Jones pleaded guilty in 2007 to one count of possession of a firearm by a felon.

18 U.S.C. § 922(g). The Probation Office determined that he qualified for an enhanced

sentence under ACCA based on three previous Illinois convictions: armed violence,

robbery, and manufacture/delivery of a controlled substance. The Probation Office also

noted that Jones had two additional convictions for Illinois robbery. Adopting the PSR,

the district court sentenced him in 2008 to § 924(e)’s statutory minimum of 180 months.

Eight years later, in 2016, Jones moved to vacate his sentence under 28 U.S.C.

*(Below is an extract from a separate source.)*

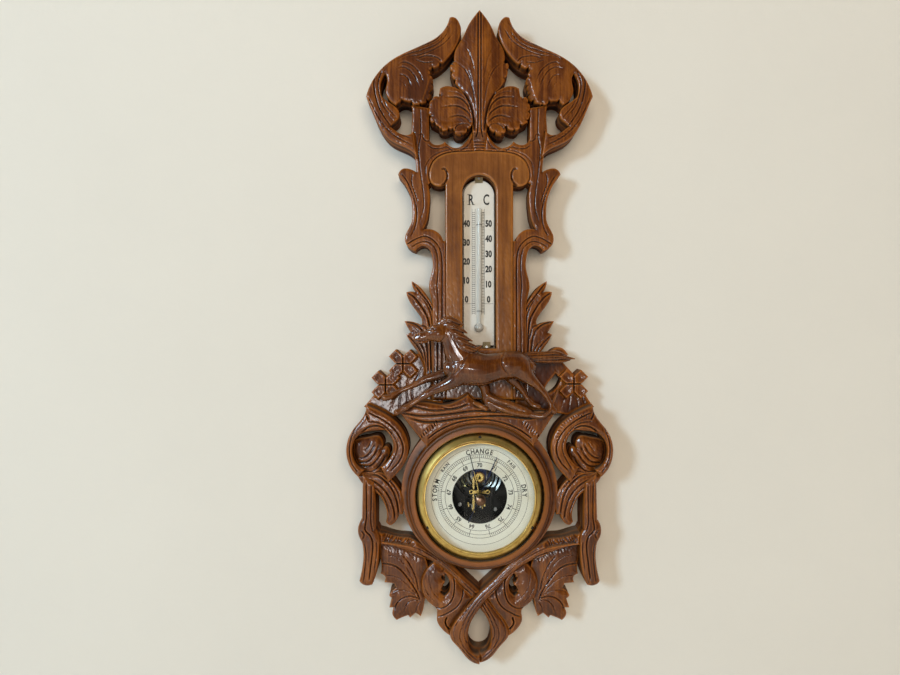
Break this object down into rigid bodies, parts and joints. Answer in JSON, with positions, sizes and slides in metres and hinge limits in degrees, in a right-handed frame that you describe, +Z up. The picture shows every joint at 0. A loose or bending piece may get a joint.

§ 2255. He argued that the Supreme Court’s recent invalidation of ACCA’s residual

clause in Samuel Johnson v. United States, 135 S. Ct. 2551 (2015), precluded his prior

conviction for Illinois robbery from qualifying as a predicate offense under ACCA. The

government countered that Jones’s three convictions for Illinois robbery, now codified

at 720 ILCS 5/18‐1(a), still qualified as predicate offenses under ACCA’s “elements

clause.”

The district court denied Jones’s § 2255 motion and his request for a certificate of

appealability. The court accepted the government’s position that an Illinois robbery

qualifies as a violent felony—and predicate offense—under ACCA’s “elements clause.”

Jones moved pro se to reconsider, and the district court denied this motion. Jones then

moved for a certificate of appealability, which we granted.

II

On appeal Jones argues that Illinois robbery is not a qualifying conviction under

ACCA because the crime can be committed using less than “physical force.”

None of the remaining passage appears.